__INFORMATION PROVIDED__.
- - -

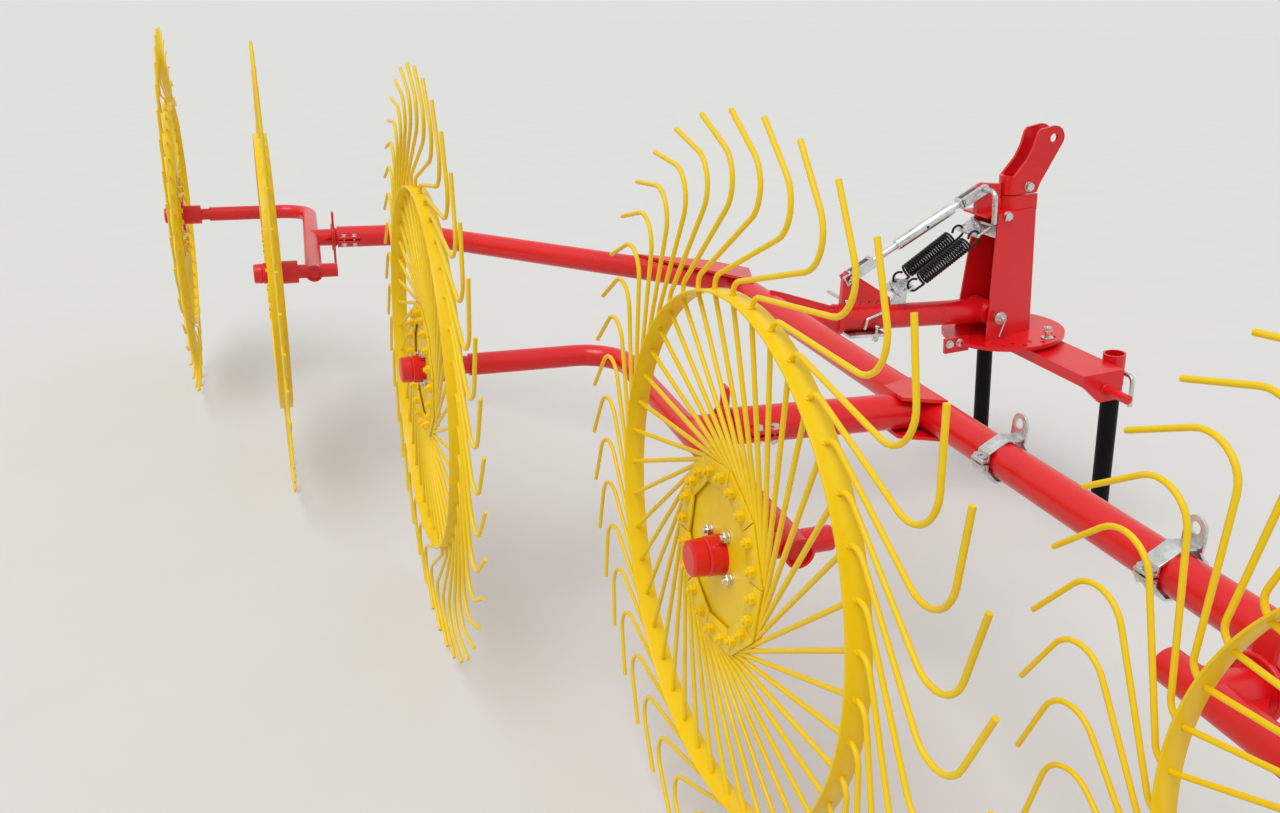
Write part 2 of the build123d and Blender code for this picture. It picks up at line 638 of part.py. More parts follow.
# Column that swivels on the mast: one plate folded round it, open to the rear, wider at its foot
def column_section(front, rear):
    """Section of the folded plate between its front fold and its free rear edges."""
    front_half, front_y = front
    rear_half, rear_y = rear
    wall = column_plate
    right = [(front_half, front_y), (rear_half, rear_y), (rear_half - wall, rear_y),
             (front_half - wall, front_y - wall)]
    left = [(-x, y) for x, y in reversed(right)]
    return Pos(hitch_x, 0) * make_face(Polyline(*right, *left, close=True))


column = loft([Pos(0, 0, disc_top) * column_section(column_front_foot, column_rear_foot),
               Pos(0, 0, column_top) * column_section(column_front_top, column_rear_top)], ruled=True)
foot_block = block(hitch_x - head_half, hitch_x + head_half, mast_y, column_front_foot[1] - column_plate,
                   disc_top, disc_top + foot_collar)
head_top = mast_shoulder - head_gap
head = rod_z(head_half, column_top, head_top, hitch_x, mast_y)
head += block(hitch_x - head_half, hitch_x + head_half, mast_y, head_front, column_top, head_top)
rear_top_half, rear_top_y = column_rear_top
front_top_half, front_top_y = column_front_top
cover = flat_plate([(hitch_x - rear_top_half, rear_top_y), (hitch_x + rear_top_half, rear_top_y),
                    (hitch_x + front_top_half, front_top_y), (hitch_x - front_top_half, front_top_y)],
                   column_top, column_plate)
lug_front = mast_y - head_half + column_plate
lug_tip_y = mast_y - ear_outer - bracket_clearance
lug = side_plate([(upper_pin_y - head_lug_rear, column_top + column_plate), (lug_front, column_top),
                  (lug_front, head_top - head_lug_rear), (lug_tip_y, head_top - bracket_clearance),
                  (lug_tip_y, upper_pin_z + lug_crown / 2), (upper_pin_y, upper_pin_z + lug_crown),
                  (upper_pin_y - lug_crown, upper_pin_z)], hitch_x, lug_thick)
lug_foot = block(hitch_x - rear_top_half, hitch_x + rear_top_half, upper_pin_y - head_lug_rear, rear_top_y,
                 column_top, column_top + column_plate)
column += head + foot_block + cover + lug + lug_foot
column -= rod_z(mast_radius + running_clearance, disc_bottom, mast_shoulder, hitch_x, mast_y)
column -= rod_x(hinge_pin_radius, hitch_x - disc_radius, hitch_x + disc_radius, hinge_y, arm_z)
column -= rod_x(turn_pin_radius, hitch_x - lug_thick, hitch_x + lug_thick, upper_pin_y, upper_pin_z)
keep_leaned("column", column)

disc = rod_z(disc_radius, disc_bottom, disc_top, hitch_x, mast_y)
disc -= rod_z(mast_radius + running_clearance, disc_bottom, disc_top, hitch_x, mast_y)
for i in range(disc_holes):
    angle = (i - (disc_holes - 1) / 2) * disc_hole_step
    dx, dy = on_circle(disc_rows[i % 2], angle)
    disc -= rod_z(disc_hole_radius, disc_bottom, disc_top, hitch_x + dx, mast_y + dy)
keep_leaned("swivel_disc", disc)

# Lug behind the disc that limits the arm's swing
stop_y = mast_y - disc_radius
stop_lug = block(hitch_x + stop_lug_x - stop_lug_thick / 2, hitch_x + stop_lug_x + stop_lug_thick / 2,
                 stop_y - stop_lug_half, stop_y + stop_lug_half, disc_bottom - stop_lug_height / 2,
                 disc_top + stop_lug_height / 4)
stop_lug -= rod_z(disc_radius, disc_bottom, disc_top, hitch_x, mast_y)
keep_leaned("stop_lug", stop_lug)

# Hinge pins of the arm, carried by the column
hinge_share = (arm_z - disc_top) / (column_top - disc_top)


def column_half_at(y, share):
    """Outer half width of the column at y, a share of the way up."""
    front_half, front_y = [a + (b - a) * share for a, b in zip(column_front_foot, column_front_top)]
    rear_half, rear_y = [a + (b - a) * share for a, b in zip(column_rear_foot, column_rear_top)]
    return front_half + (front_y - y) / (front_y - rear_y) * (rear_half - front_half)


pin_reach = column_half_at(hinge_y, hinge_share) + pin_stand_out
for suffix, side in (("left", -1), ("right", 1)):
    pin = rod_x(hinge_pin_radius, hitch_x + side * hinge_pin_inner, hitch_x + side * pin_reach,
                hinge_y, arm_z)
    keep_leaned(f"hinge_pin_{suffix}", pin)

# Spring anchor on the column: cross plate between the side plates, tongue and hook rod
anchor_share = (spring_upper_z + anchor_half_height - disc_top) / (column_top - disc_top)
anchor_y = spring_upper_y + anchor_set_back
anchor_half = column_half_at(anchor_y + anchor_thick, anchor_share) - column_plate - clevis_gap
upper_anchor = block(hitch_x - anchor_half, hitch_x + anchor_half, anchor_y, anchor_y + anchor_thick,
                     spring_upper_z - anchor_half_height, spring_upper_z + anchor_half_height)
upper_anchor += rod_x(anchor_rod, hitch_x - hook_rod_half, hitch_x + hook_rod_half,
                      spring_upper_y, spring_upper_z)
upper_anchor += block(hitch_x - anchor_thick / 2, hitch_x + anchor_thick / 2, spring_upper_y, anchor_y,
                      spring_upper_z - anchor_tongue, spring_upper_z + anchor_tongue)
keep_leaned("spring_anchor_upper", upper_anchor)


# Turnbuckle, along the line from its upper pin to its lower pin
def on_turnbuckle(shape):
    """From a frame with X down the turnbuckle and the upper pin at the origin to its place."""
    return Pos(hitch_x, pin_y, pin_z) * Rot(0, 0, -90) * Rot(0, turn_angle, 0) * shape


def clevis(start, end):
    """Two plates with an eye at start, joined by a cross block at end."""
    direction = 1 if end > start else -1
    eye_reach = lug_thick / 2 + clevis_gap
    shape = block(end, end + direction * clevis_block, -clevis_half, clevis_half,
                  -clevis_half_height, clevis_half_height)
    for side in (-1, 1):
        y0, y1 = sorted((side * eye_reach, side * clevis_half))
        shape += block(start, end, y0, y1, -clevis_half_height, clevis_half_height)
        shape += rod_y(clevis_half_height, y0, y1, start, 0)
    return shape


body_end = body_start + body_length
upper = clevis(0, clevis_arm)
upper -= rod_y(turn_pin_radius + running_clearance, -cut, cut, 0, 0)
upper += rod_x(rod_radius, clevis_arm + clevis_block, body_start, 0, 0)
upper += rod_x(body_radius, body_start, body_end, 0, 0)
upper -= rod_x(rod_radius + running_clearance, body_end - rod_overlap - rod_travel, body_end, 0, 0)
keep("turnbuckle_body", on_turnbuckle(upper))

lower = clevis(turn_length, turn_length - clevis_arm)
nose = block(turn_length, turn_length + clevis_nose, -clevis_half, clevis_half,
             -clevis_half_height, clevis_half_height)
inside = lug_thick / 2 + clevis_gap
lower += nose - block(turn_length, turn_length + clevis_nose, -inside, inside, -cut, cut)
lower -= block(turn_length - turn_pin_slot, turn_length + turn_pin_slot, -clevis_half, clevis_half,
               -turn_slot_half_height, turn_slot_half_height)
lower += rod_x(rod_radius, body_end - rod_overlap, turn_length - clevis_arm - clevis_rod_lap, 0, 0)
keep("turnbuckle_rod", on_turnbuckle(lower))

handle_x = hitch_x + rear_top_half + turn_pin_radius + handle_gap
upper_pin = rod_x(turn_pin_radius, hitch_x - clevis_half - pin_overhang_upper, handle_x,
                  upper_pin_y, upper_pin_z)
upper_pin += Pos(handle_x, upper_pin_y, upper_pin_z) * Sphere(turn_pin_radius)
upper_pin += rod_z(turn_pin_radius, upper_pin_z - handle_drop, upper_pin_z, handle_x, upper_pin_y)
keep_leaned("upper_pin", upper_pin)

# Springs between their anchors
for suffix, side in (("left", -1), ("right", 1)):
    coil = rod_x(spring_radius, spring_eye_gap, spring_length - spring_eye_gap, 0, 0)
    hook_start = anchor_rod + spring_seat_gap
    coil += rod_x(spring_wire, hook_start, spring_length - hook_start, 0, 0)
    place = Pos(hitch_x + side * spring_half_pitch, hook_y, hook_z) * Rot(0, 0, -90) * Rot(0, spring_angle, 0)
    keep(f"spring_{suffix}", place * coil)

for name, shape in parts.items():
    export_step(shape, f"parts/{name}.step")
whole = Compound(children=[s for s in parts.values()]).bounding_box()
print(len(parts), "parts, box", whole.min, whole.max)
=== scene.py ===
# %% [markdown]
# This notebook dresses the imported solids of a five-wheel hay tedder. The solids already have the right
# places, so every piece made here is put where the solids say and then rides on one of their bodies. The
# frame is loaded first, because nothing can be placed without it.

# %% Load the frame
import json
from math import acos, atan2, cos, degrees, hypot, pi, radians, sin, sqrt, tan

import bpy
from mathutils import Matrix, Vector


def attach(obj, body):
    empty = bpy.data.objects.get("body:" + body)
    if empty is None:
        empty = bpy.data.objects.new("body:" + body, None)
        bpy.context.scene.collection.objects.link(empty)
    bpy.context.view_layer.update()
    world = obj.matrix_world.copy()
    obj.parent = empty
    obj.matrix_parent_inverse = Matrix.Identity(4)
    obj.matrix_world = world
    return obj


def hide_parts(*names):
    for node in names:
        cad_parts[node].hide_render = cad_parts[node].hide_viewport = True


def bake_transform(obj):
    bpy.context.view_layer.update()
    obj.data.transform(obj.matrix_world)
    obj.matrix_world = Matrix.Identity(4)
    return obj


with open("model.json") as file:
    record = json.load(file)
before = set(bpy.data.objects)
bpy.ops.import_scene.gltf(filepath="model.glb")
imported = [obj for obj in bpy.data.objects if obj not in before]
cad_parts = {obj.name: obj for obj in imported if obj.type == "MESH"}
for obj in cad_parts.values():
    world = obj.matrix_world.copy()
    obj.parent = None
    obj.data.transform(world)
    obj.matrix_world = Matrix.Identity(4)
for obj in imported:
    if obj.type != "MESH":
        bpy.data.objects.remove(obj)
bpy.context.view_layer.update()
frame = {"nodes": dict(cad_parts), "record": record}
nodes = frame["nodes"]

# %% [markdown]
# The photograph was taken by a standing visitor behind the fourth wheel. A camera is a place, a lens and
# three turns, and these were worked out from the outlines of the five like wheels. The lens is given for a 36
# mm wide sensor, so it holds for any size of picture.

# %% Camera
camera_place = Vector((2.49, -0.905, 1.536))
camera_lens = 30.3
camera_heading = radians(72.62)
camera_pitch = radians(-20.64)
camera_roll = radians(1.54)

camera_data = bpy.data.cameras.new("visitor_camera")
camera_data.lens = camera_lens
camera_data.clip_end = 100.0
camera = bpy.data.objects.new("visitor_camera", camera_data)
camera.matrix_world = (Matrix.Translation(camera_place) @ Matrix.Rotation(camera_heading, 4, "Z")
                       @ Matrix.Rotation(radians(90) + camera_pitch, 4, "X")
                       @ Matrix.Rotation(camera_roll, 4, "Z"))
bpy.context.scene.collection.objects.link(camera)
bpy.context.scene.camera = camera
bpy.context.scene.view_settings.view_transform = "Standard"
print("camera at", tuple(camera_place))

# %% [markdown]
# Colours are written as sRGB hex values, the way a paint chart gives them, but shaders work in linear light.
# One function turns the first into the second. A second small function adds a node with its settings and
# links, so that a material reads as a short list.

# %% Colour and node helpers
def linear(hex_value):
    """Linear colour of an sRGB hex value."""
    channels = [int(hex_value[i:i + 2], 16) / 255 for i in (1, 3, 5)]
    return tuple(c / 12.92 if c <= 0.04045 else ((c + 0.055) / 1.055) ** 2.4 for c in channels) + (1.0,)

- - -

__PROBLEM TO WORK ON__. Quote word for word the lines from the line holding "handle_x = hitch_x" through the line holding "obj.data.transform(obj.matrix_world)"; include both of those lines and add nothing.

__OUTPUT OF THE TASK__.
handle_x = hitch_x + rear_top_half + turn_pin_radius + handle_gap
upper_pin = rod_x(turn_pin_radius, hitch_x - clevis_half - pin_overhang_upper, handle_x,
                  upper_pin_y, upper_pin_z)
upper_pin += Pos(handle_x, upper_pin_y, upper_pin_z) * Sphere(turn_pin_radius)
upper_pin += rod_z(turn_pin_radius, upper_pin_z - handle_drop, upper_pin_z, handle_x, upper_pin_y)
keep_leaned("upper_pin", upper_pin)

# Springs between their anchors
for suffix, side in (("left", -1), ("right", 1)):
    coil = rod_x(spring_radius, spring_eye_gap, spring_length - spring_eye_gap, 0, 0)
    hook_start = anchor_rod + spring_seat_gap
    coil += rod_x(spring_wire, hook_start, spring_length - hook_start, 0, 0)
    place = Pos(hitch_x + side * spring_half_pitch, hook_y, hook_z) * Rot(0, 0, -90) * Rot(0, spring_angle, 0)
    keep(f"spring_{suffix}", place * coil)

for name, shape in parts.items():
    export_step(shape, f"parts/{name}.step")
whole = Compound(children=[s for s in parts.values()]).bounding_box()
print(len(parts), "parts, box", whole.min, whole.max)
=== scene.py ===
# %% [markdown]
# This notebook dresses the imported solids of a five-wheel hay tedder. The solids already have the right
# places, so every piece made here is put where the solids say and then rides on one of their bodies. The
# frame is loaded first, because nothing can be placed without it.

# %% Load the frame
import json
from math import acos, atan2, cos, degrees, hypot, pi, radians, sin, sqrt, tan

import bpy
from mathutils import Matrix, Vector


def attach(obj, body):
    empty = bpy.data.objects.get("body:" + body)
    if empty is None:
        empty = bpy.data.objects.new("body:" + body, None)
        bpy.context.scene.collection.objects.link(empty)
    bpy.context.view_layer.update()
    world = obj.matrix_world.copy()
    obj.parent = empty
    obj.matrix_parent_inverse = Matrix.Identity(4)
    obj.matrix_world = world
    return obj


def hide_parts(*names):
    for node in names:
        cad_parts[node].hide_render = cad_parts[node].hide_viewport = True


def bake_transform(obj):
    bpy.context.view_layer.update()
    obj.data.transform(obj.matrix_world)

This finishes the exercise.